-- START --

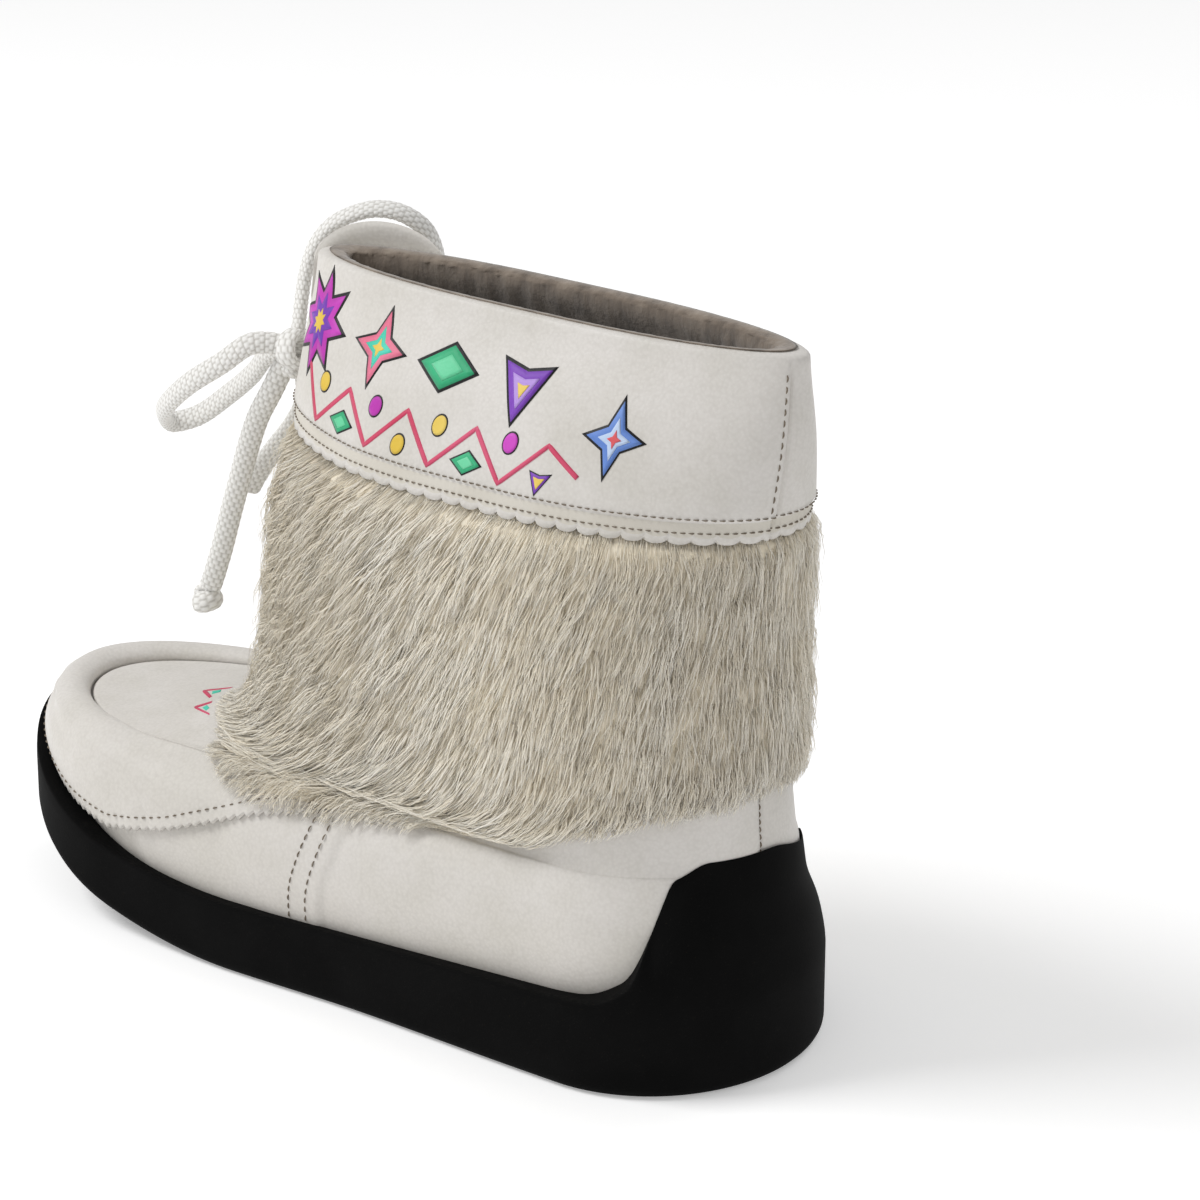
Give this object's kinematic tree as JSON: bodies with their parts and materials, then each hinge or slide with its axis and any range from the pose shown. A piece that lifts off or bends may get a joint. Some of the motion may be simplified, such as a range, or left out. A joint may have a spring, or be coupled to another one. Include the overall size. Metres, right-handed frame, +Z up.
{
  "type": "mukluk boot",
  "caption": "Left ankle mukluk with cup sole, sprung toe, hollow leather upper, apron toe, long fur band, folded cuff and a cord bow.",
  "frame": {"origin": "middle of the footprint of the boot, on the surface it stands on", "axes": "+X from the heel to the toe, +Y to the outer side of this left boot, +Z up"},
  "size_m": [0.2738, 0.1022, 0.2185],
  "materials": {
    "black_rubber": "matte moulded black rubber",
    "felt": "taupe felt",
    "white_leather": "off-white fine-grained leather, soft sheen",
    "fur": "cream long-haired fur with taupe streaks",
    "knitted_cord": "white tubular knit"
  },
  "bodies": {
    "root": {"outsole": "black_rubber", "insole": "felt", "upper": "white_leather", "toe_apron": "white_leather", "toe_plug": "white_leather", "cuff": "white_leather", "front_tab": "white_leather", "fur_band": "fur", "tie_knot": "knitted_cord", "tie_side_loop": "knitted_cord", "tie_back_loop": "knitted_cord", "tie_long_end": "knitted_cord", "tie_long_end_knot": "knitted_cord", "tie_short_end": "knitted_cord"}
  },
  "joints": []
}
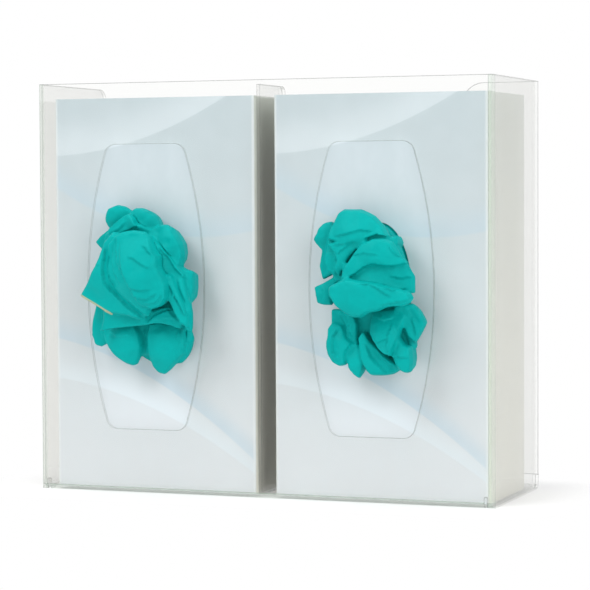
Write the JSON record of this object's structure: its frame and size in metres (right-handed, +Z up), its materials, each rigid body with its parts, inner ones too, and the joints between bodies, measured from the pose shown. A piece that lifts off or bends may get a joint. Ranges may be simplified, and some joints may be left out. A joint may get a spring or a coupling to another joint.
{
  "type": "disposable glove dispenser",
  "caption": "Clear top-loading dispenser that holds upright glove cartons side by side, with barrel-shaped cut-outs in the front and gloves pulled out through them.",
  "frame": {"origin": "middle of the underside of the housing's floor", "axes": "+Z up, +X to the viewer's right when facing the front, +Y from the front panel to the wall side"},
  "size_m": [0.296, 0.1407, 0.254],
  "materials": {
    "clear_sheet": "clear, polished",
    "printed_card": "pale blue-grey print, semi-gloss",
    "nitrile": "teal, satin"
  },
  "bodies": {
    "root": {"housing": "clear_sheet", "divider": "clear_sheet", "carton_left": "printed_card", "carton_right": "printed_card", "glove_pack_left": "nitrile", "glove_pack_right": "nitrile", "glove_left_upper": "nitrile", "glove_left_lower": "nitrile", "glove_right_upper": "nitrile", "glove_right_lower": "nitrile"}
  },
  "joints": []
}
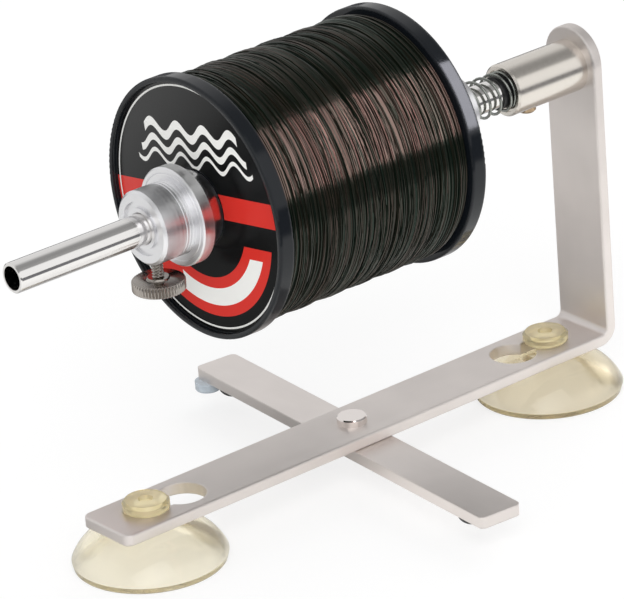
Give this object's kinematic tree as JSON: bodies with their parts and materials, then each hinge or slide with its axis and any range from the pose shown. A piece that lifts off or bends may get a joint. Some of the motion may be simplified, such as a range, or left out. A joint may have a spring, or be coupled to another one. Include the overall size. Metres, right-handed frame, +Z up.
{
  "type": "fishing line winder",
  "caption": "Bench stand for winding fishing line: a bent flat bar on suction cups carries a tube shaft with a spool of dark line held between two taper hubs and a drag spring.",
  "frame": {"origin": "on the table, under the middle of the whole object (centre of the bounding box's bottom)", "axes": "+Z up, +X from the shaft's free end towards the upright, +Y across the base"},
  "size_m": [0.302, 0.2026, 0.1962],
  "materials": {
    "satin_aluminium": "satin, brushed along the bar",
    "turned_aluminium": "turned",
    "polished_aluminium": "polished",
    "zinc_steel": "zinc plated",
    "dark_nickel": "dark nickel plated",
    "brass": "plain",
    "black_plastic": "gloss",
    "dark_line": "wound monofilament",
    "printed_label": "printed film",
    "clear_pvc": "clear soft PVC, slightly yellow",
    "clear_pad": "clear soft pad",
    "black_rubber": "matte"
  },
  "bodies": {
    "frame": {"base_bracket": "satin_aluminium", "pivot_rivet": "satin_aluminium", "shaft_housing": "turned_aluminium", "shaft_bush": "black_plastic", "housing_bolt": "zinc_steel", "housing_washer": "zinc_steel", "housing_lock_screw": "brass", "shaft": "polished_aluminium", "drag_spring": "zinc_steel"},
    "cross_arm": {"cross_bar": "satin_aluminium", "left_rubber_foot": "black_rubber", "right_rubber_foot": "black_rubber", "clear_pad": "clear_pad"},
    "front_cup": {"front_suction_cup": "clear_pvc"},
    "rear_cup": {"rear_suction_cup": "clear_pvc"},
    "rear_hub_slider": {"rear_hub": "turned_aluminium"},
    "spool": {"spool_front_flange": "black_plastic", "spool_core": "black_plastic", "spool_rear_flange": "black_plastic", "line_winding": "dark_line", "front_label": "printed_label"},
    "front_hub_slider": {"front_hub": "turned_aluminium"},
    "thumb_screw_knob": {"thumb_screw": "dark_nickel"}
  },
  "joints": [
    {"name": "cross_bar_swing", "type": "hinge", "parent": "frame", "child": "cross_arm", "pos_m": [0.011, 0, 0.0175], "axis": [0, 0, 1], "range_deg": [-60, 60]},
    {"name": "front_cup_slide", "type": "slide", "parent": "frame", "child": "front_cup", "axis": [1, 0, 0], "range_m": [0, 0.0185]},
    {"name": "rear_cup_slide", "type": "slide", "parent": "frame", "child": "rear_cup", "axis": [-1, 0, 0], "range_m": [0, 0.0185]},
    {"name": "drag_spring_travel", "type": "slide", "parent": "frame", "child": "rear_hub_slider", "axis": [1, 0, 0], "range_m": [0, 0.01], "stiffness_N_per_m": 2000, "deforming": ["drag_spring"]},
    {"name": "spool_spin", "type": "hinge", "parent": "rear_hub_slider", "child": "spool", "pos_m": [0.046, 0, 0.1415], "axis": [1, 0, 0], "continuous": true},
    {"name": "front_hub_slide", "type": "slide", "parent": "frame", "child": "front_hub_slider", "axis": [-1, 0, 0], "range_m": [0, 0.06]},
    {"name": "thumb_screw_turn", "type": "hinge", "parent": "front_hub_slider", "child": "thumb_screw_knob", "pos_m": [-0.08118, 0, 0.1182], "axis": [0, 0, 1], "range_deg": [0, 720]}
  ]
}
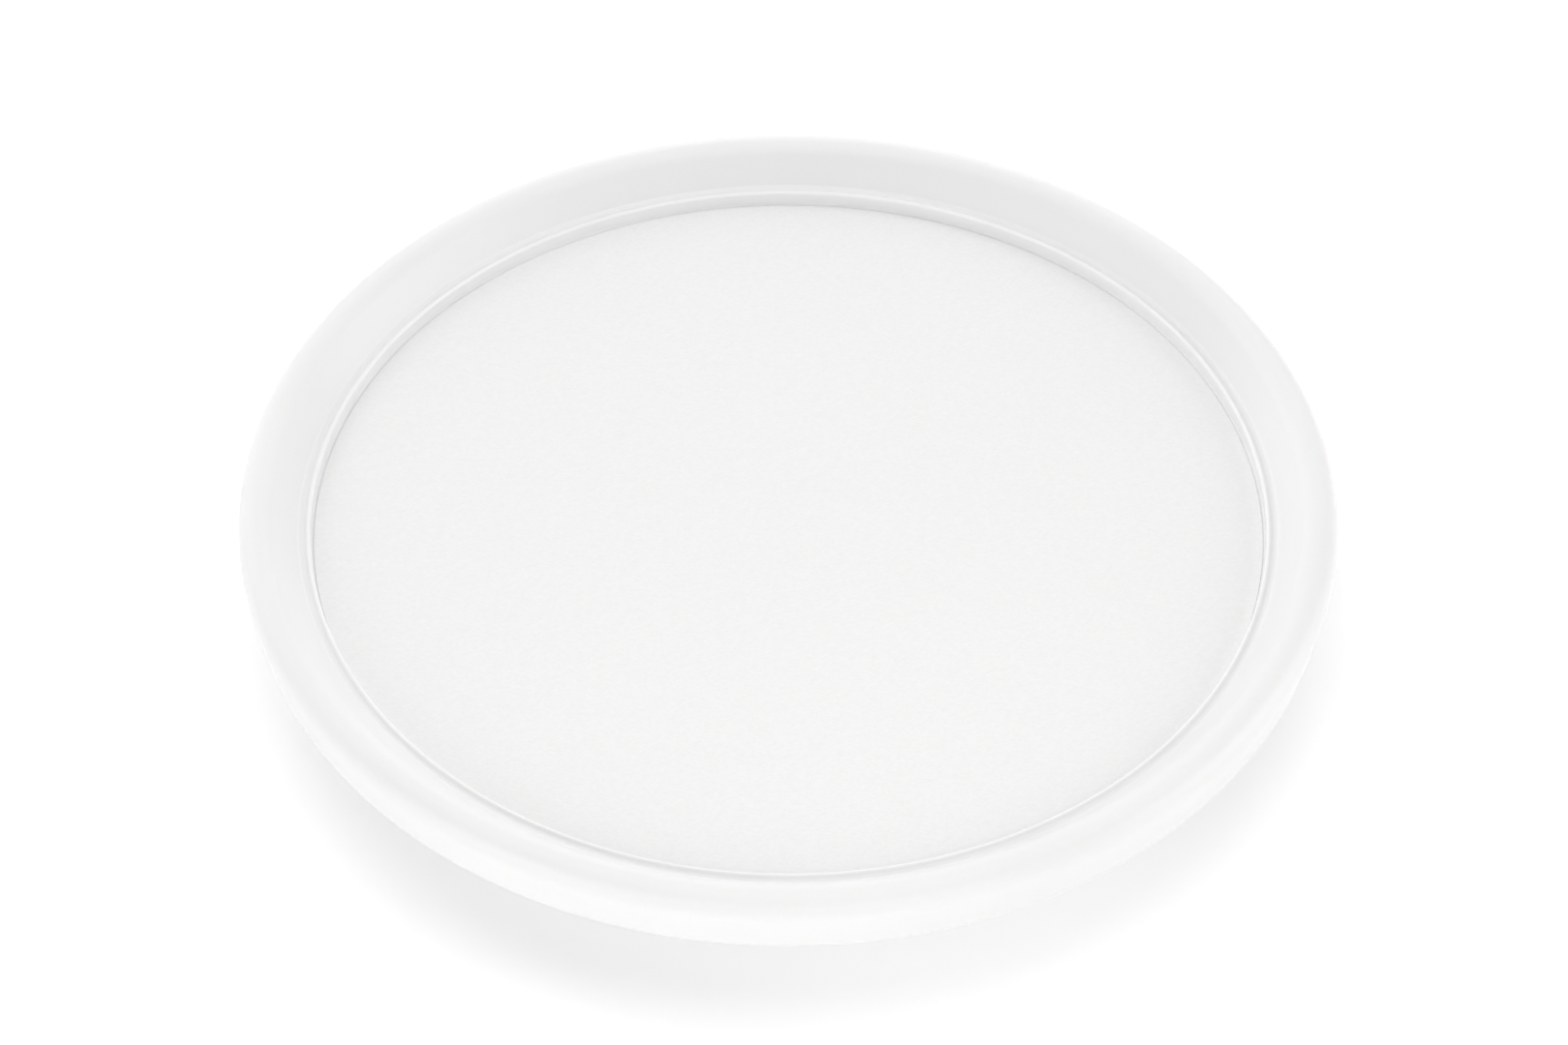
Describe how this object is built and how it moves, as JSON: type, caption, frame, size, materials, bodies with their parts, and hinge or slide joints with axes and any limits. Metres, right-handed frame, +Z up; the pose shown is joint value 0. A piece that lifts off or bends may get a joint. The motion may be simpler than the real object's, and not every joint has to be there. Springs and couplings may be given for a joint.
{
  "type": "lazy susan turntable",
  "caption": "Round white kitchen turntable: a recessed tray with a rolled rim and a non-slip mat that spins on a ring of steel balls over a low ribbed base with rubber feet.",
  "frame": {"origin": "on the surface the feet stand on, at the centre line that the tray turns about", "axes": "+Z up along the turning axis; +X through the first foot and the first ball"},
  "size_m": [0.267, 0.267, 0.0383],
  "materials": {
    "tray": "satin moulded plastic",
    "mat": "matt, finely grained, non-slip",
    "base": "matt moulded plastic",
    "race": "turned zinc-plated steel",
    "ball": "polished bearing steel",
    "cage": "natural acetal",
    "bush": "natural acetal",
    "washer": "zinc-plated steel",
    "screw": "zinc-plated steel",
    "cap": "matt moulded plastic",
    "foot": "matt grey rubber"
  },
  "bodies": {
    "base": {"base": "base", "lower_race": "race", "pivot_bush": "bush", "screw_cap": "cap", "foot_1": "foot", "foot_2": "foot", "foot_3": "foot", "foot_4": "foot", "foot_5": "foot", "foot_6": "foot"},
    "cage": {"ball_cage": "cage"},
    "tray": {"tray": "tray", "floor_mat": "mat", "upper_race": "race", "pivot_screw": "screw", "thrust_washer": "washer"},
    "ball_01": {"ball_01": "ball"},
    "ball_02": {"ball_02": "ball"},
    "ball_03": {"ball_03": "ball"},
    "ball_04": {"ball_04": "ball"},
    "ball_05": {"ball_05": "ball"},
    "ball_06": {"ball_06": "ball"},
    "ball_07": {"ball_07": "ball"},
    "ball_08": {"ball_08": "ball"},
    "ball_09": {"ball_09": "ball"},
    "ball_10": {"ball_10": "ball"},
    "ball_11": {"ball_11": "ball"},
    "ball_12": {"ball_12": "ball"}
  },
  "joints": [
    {"name": "tray_spin", "type": "hinge", "parent": "base", "child": "tray", "pos_m": [0, 0, 0.0155], "axis": [0, 0, 1], "continuous": true},
    {"name": "cage_spin", "type": "hinge", "parent": "base", "child": "cage", "pos_m": [0, 0, 0.0155], "axis": [0, 0, 1], "continuous": true},
    {"name": "ball_roll_01", "type": "hinge", "parent": "cage", "child": "ball_01", "pos_m": [0.062, 0, 0.0155], "axis": [1, 0, 0], "continuous": true},
    {"name": "ball_roll_02", "type": "hinge", "parent": "cage", "child": "ball_02", "pos_m": [0.05369, 0.031, 0.0155], "axis": [0.866, 0.5, 0], "continuous": true},
    {"name": "ball_roll_03", "type": "hinge", "parent": "cage", "child": "ball_03", "pos_m": [0.031, 0.05369, 0.0155], "axis": [0.5, 0.866, 0], "continuous": true},
    {"name": "ball_roll_04", "type": "hinge", "parent": "cage", "child": "ball_04", "pos_m": [0, 0.062, 0.0155], "axis": [0, 1, 0], "continuous": true},
    {"name": "ball_roll_05", "type": "hinge", "parent": "cage", "child": "ball_05", "pos_m": [-0.031, 0.05369, 0.0155], "axis": [-0.5, 0.866, 0], "continuous": true},
    {"name": "ball_roll_06", "type": "hinge", "parent": "cage", "child": "ball_06", "pos_m": [-0.05369, 0.031, 0.0155], "axis": [-0.866, 0.5, 0], "continuous": true},
    {"name": "ball_roll_07", "type": "hinge", "parent": "cage", "child": "ball_07", "pos_m": [-0.062, 0, 0.0155], "axis": [-1, 0, 0], "continuous": true},
    {"name": "ball_roll_08", "type": "hinge", "parent": "cage", "child": "ball_08", "pos_m": [-0.05369, -0.031, 0.0155], "axis": [-0.866, -0.5, 0], "continuous": true},
    {"name": "ball_roll_09", "type": "hinge", "parent": "cage", "child": "ball_09", "pos_m": [-0.031, -0.05369, 0.0155], "axis": [-0.5, -0.866, 0], "continuous": true},
    {"name": "ball_roll_10", "type": "hinge", "parent": "cage", "child": "ball_10", "pos_m": [0, -0.062, 0.0155], "axis": [0, -1, 0], "continuous": true},
    {"name": "ball_roll_11", "type": "hinge", "parent": "cage", "child": "ball_11", "pos_m": [0.031, -0.05369, 0.0155], "axis": [0.5, -0.866, 0], "continuous": true},
    {"name": "ball_roll_12", "type": "hinge", "parent": "cage", "child": "ball_12", "pos_m": [0.05369, -0.031, 0.0155], "axis": [0.866, -0.5, 0], "continuous": true}
  ],
  "couplings": [
    {"joint": "cage_spin", "follows": "tray_spin", "ratio": 0.5},
    {"joint": "ball_roll_01", "follows": "tray_spin", "ratio": -9.7638},
    {"joint": "ball_roll_02", "follows": "tray_spin", "ratio": -9.7638},
    {"joint": "ball_roll_03", "follows": "tray_spin", "ratio": -9.7638},
    {"joint": "ball_roll_04", "follows": "tray_spin", "ratio": -9.7638},
    {"joint": "ball_roll_05", "follows": "tray_spin", "ratio": -9.7638},
    {"joint": "ball_roll_06", "follows": "tray_spin", "ratio": -9.7638},
    {"joint": "ball_roll_07", "follows": "tray_spin", "ratio": -9.7638},
    {"joint": "ball_roll_08", "follows": "tray_spin", "ratio": -9.7638},
    {"joint": "ball_roll_09", "follows": "tray_spin", "ratio": -9.7638},
    {"joint": "ball_roll_10", "follows": "tray_spin", "ratio": -9.7638},
    {"joint": "ball_roll_11", "follows": "tray_spin", "ratio": -9.7638},
    {"joint": "ball_roll_12", "follows": "tray_spin", "ratio": -9.7638}
  ]
}
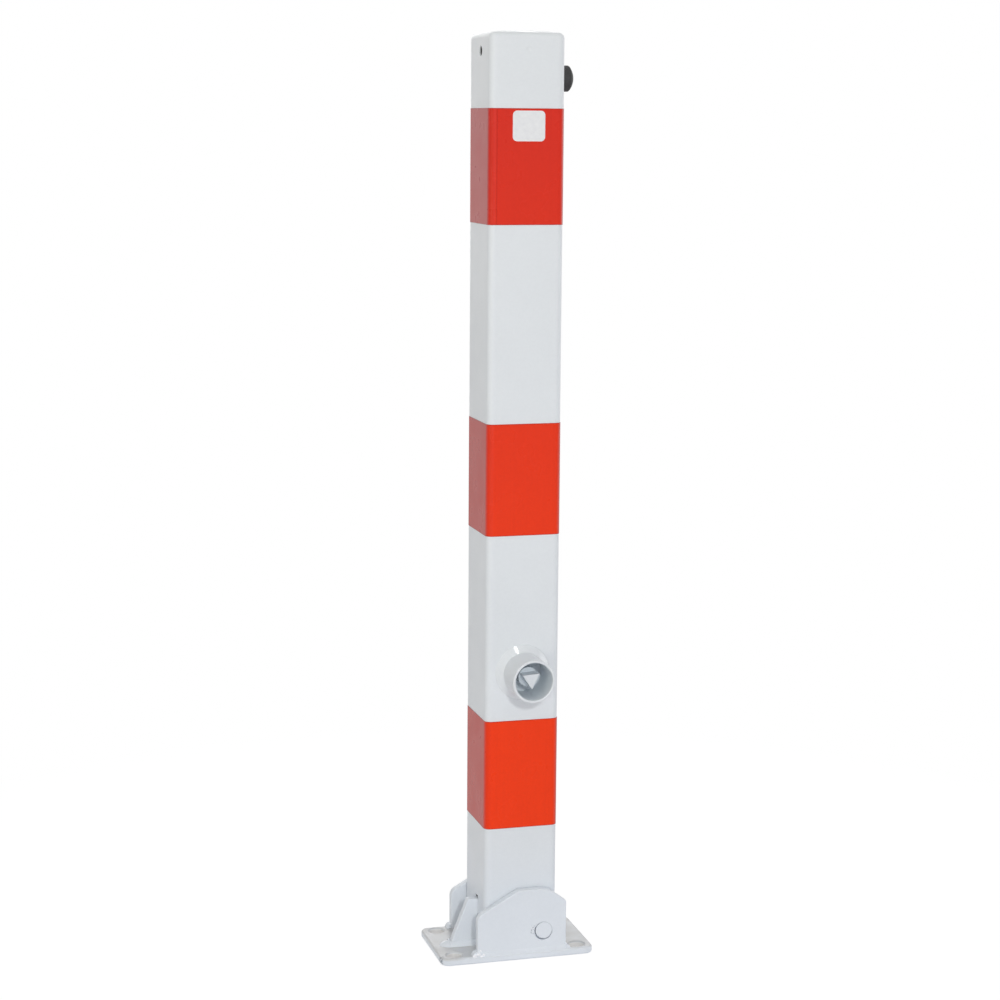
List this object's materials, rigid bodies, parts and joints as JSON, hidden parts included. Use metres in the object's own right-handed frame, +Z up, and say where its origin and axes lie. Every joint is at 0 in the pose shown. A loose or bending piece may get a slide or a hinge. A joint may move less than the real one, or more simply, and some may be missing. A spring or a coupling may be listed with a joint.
{
  "type": "fold-down bollard",
  "caption": "Square steel post with red bands, hinged between two ears on a base plate, with a rubber buffer and a key-operated lock in a round collar.",
  "frame": {"origin": "centre of the base plate's underside, on the ground", "axes": "+X is the way the post folds down, +Y away from the lock collar, +Z up along the post"},
  "size_m": [0.148, 0.119, 0.858],
  "materials": {
    "white_coat": "white powder coat, semi-gloss",
    "red_film": "red reflective film",
    "rubber": "matt black rubber",
    "zinc_steel": "zinc plated steel"
  },
  "bodies": {
    "base": {"base_plate": "white_coat", "front_ear": "white_coat", "rear_ear": "white_coat", "keeper_plate": "white_coat", "ear_end_welds": "white_coat", "keeper_weld": "white_coat", "hinge_pin": "white_coat"},
    "post": {"post_tube": "white_coat", "top_cap": "white_coat", "top_band": "red_film", "middle_band": "red_film", "bottom_band": "red_film", "rubber_buffer": "rubber", "buffer_stud": "zinc_steel", "rivet_nut": "zinc_steel", "lock_collar": "white_coat", "collar_weld": "white_coat", "spindle_bush": "white_coat", "pivot_sleeve": "zinc_steel", "upper_guide": "zinc_steel", "lower_guide": "zinc_steel"},
    "spindle": {"lock_spindle": "white_coat", "spindle_clip": "white_coat", "friction_washer": "zinc_steel", "crank_arm": "zinc_steel", "crank_pin": "zinc_steel"},
    "bar": {"lock_bar": "zinc_steel"}
  },
  "joints": [
    {"name": "post_fold", "type": "hinge", "parent": "base", "child": "post", "pos_m": [0.0245, 0, 0.027], "axis": [0, 1, 0], "range_deg": [0, 89.6]},
    {"name": "spindle_turn", "type": "hinge", "parent": "post", "child": "spindle", "pos_m": [0.004, -0.05, 0.275], "axis": [0, -1, 0], "range_deg": [0, 90]},
    {"name": "bar_slide", "type": "slide", "parent": "post", "child": "bar", "axis": [0, 0, -1], "range_m": [0, 0.01697]}
  ],
  "couplings": [
    {"joint": "spindle_turn", "follows": "bar_slide", "rad_per_m": 92.56}
  ]
}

-- END --

Gather each line in the data that holds the string "this".

**Worked solution**
Give this object's kinematic tree as JSON: bodies with their parts and materials, then each hinge or slide with its axis and any range from the pose shown. A piece that lifts off or bends may get a joint. Some of the motion may be simplified, such as a range, or left out. A joint may have a spring, or be coupled to another one. Include the overall size. Metres, right-handed frame, +Z up.
  "frame": {"origin": "middle of the footprint of the boot, on the surface it stands on", "axes": "+X from the heel to the toe, +Y to the outer side of this left boot, +Z up"},
Write the JSON record of this object's structure: its frame and size in metres (right-handed, +Z up), its materials, each rigid body with its parts, inner ones too, and the joints between bodies, measured from the pose shown. A piece that lifts off or bends may get a joint. Ranges may be simplified, and some joints may be left out. A joint may get a spring or a coupling to another joint.
Give this object's kinematic tree as JSON: bodies with their parts and materials, then each hinge or slide with its axis and any range from the pose shown. A piece that lifts off or bends may get a joint. Some of the motion may be simplified, such as a range, or left out. A joint may have a spring, or be coupled to another one. Include the overall size. Metres, right-handed frame, +Z up.
Describe how this object is built and how it moves, as JSON: type, caption, frame, size, materials, bodies with their parts, and hinge or slide joints with axes and any limits. Metres, right-handed frame, +Z up; the pose shown is joint value 0. A piece that lifts off or bends may get a joint. The motion may be simpler than the real object's, and not every joint has to be there. Springs and couplings may be given for a joint.
List this object's materials, rigid bodies, parts and joints as JSON, hidden parts included. Use metres in the object's own right-handed frame, +Z up, and say where its origin and axes lie. Every joint is at 0 in the pose shown. A loose or bending piece may get a slide or a hinge. A joint may move less than the real one, or more simply, and some may be missing. A spring or a coupling may be listed with a joint.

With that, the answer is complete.